The same rule applies for most of the other coalition forces, including the Dutch and the British.
"There are so many different countries here it would be too confusing for soldiers to recognize the various uniforms of the officers," said one British officer. "And there is the matter of safety. We don't want the officers identified when we are out beyond the wire."
"It's security for sure. That's the general idea," added Canadian Warrant Officer Gary White. "If I was an officer I wouldn't want anybody saluting me."
There are exceptions of course. It is still permissible indoors and at the recent Remembrance Day ceremony in Kandahar the assembled soldiers saluted the 71 Canadian soldiers killed in the line of duty since the mission began five years ago.
"On the camp or out in the field we don't salute each other. We don't salute other nations," explained Lt.-Cmdr. Pierre Babinsky. "Normally in the field you won't salute in order for enemy observers to establish . . . the commanders and the officers."
And in Afghanistan, there are Taliban spies everywhere. There isn't a military manoeuvre that takes place that isn't being watched by someone, with the information often quickly relayed to the Taliban leadership.
"Snipers can be a threat," Babinsky. "But simply observers gathering intelligence can determine our rank structure to identify possible targets for future times. Those are all possibilities."
"The focus here is on operations. Saluting is a courtesy and entrenched in our culture. But here we agreed we would not salute and remain operationally focused and it's working fine."
A sign indicates Afghan-theatre specific
instructions to the troops, at the boardwalk
at Kandahar Air Field, on Thursday.
THE CANADIAN PRESS/Bill Graveland
They didn’t salute in the field in Nam either, for the same reason. Nothing new, except to journalists
I don’t think this is completely new. I believe this practice was followed in some areas during WWII (and, I’m sure, other conflicts).
Didn’t they listen to Lt. Dan?
This has been SOP since before I started running in military circles.
Slow news day?
'No saluting for soldiers in theatre of war'
Sorry, but I've gotta do it....
Yep. that's the way I remember it.
I was recently talking to a colleague was was an US Army infantry officer, who served as an exchange officer with the British Army. We talked about the differences in the interaction between officers and enlisted in the US and British armed forces. His suggestion was that the American military had a very formal, enforced, and artificial distinction between officers and enlisted that served a critical purpose, but was unnatural to the people involved (not talking about the relationship between a private and general, but think about Staff NCOs and officers).
He contrasted this with the British system where he believed their was a very deep but unspoken divide between officers and enlisted, which was natural (because of their culture) and was always present, even when the two were interacting less formally.
He made a good case that the US distinction between officers and enlisted was inconsistent with the American civilian culture’s general uncomfortably with social classes (except for famous people).
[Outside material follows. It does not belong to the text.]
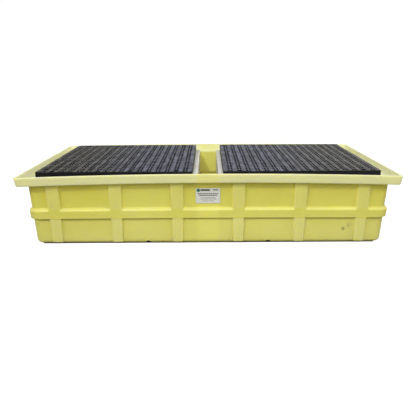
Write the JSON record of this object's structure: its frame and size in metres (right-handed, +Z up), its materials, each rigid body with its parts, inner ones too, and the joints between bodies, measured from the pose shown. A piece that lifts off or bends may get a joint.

The British, very often, have a some aversion to class identification, but these distinctions still seem to exist overtly, and are accepted (even if the middle class may seem more popular overall). Therefore, there is some natural feeling that officers are of a higher class (which isn’t always the case anymore, but had been true of much of the British military throughout history), that their members of the armed forces are able to fall into their expected roles easier.
I didn’t think you were supposed to salue indoors or when under arms. This simply shows how little the media understand military protocol. “No Hat, No Salute” means that the area is considered indoors. It is also military custom to remove your “headgear” indoors.
So I am supposed to Paint the General instead?
I was taught this very thing in boot camp following ‘Nam. Sheesh, there is nothing new here.
“It’s origin is unclear but it is believed by some to go back to the Middle Ages when a knight would raise the visor on his helmet and expose his face to the view of another.”
This is its origin, why is it unclear? 0-Canada has no knights or history of such honor.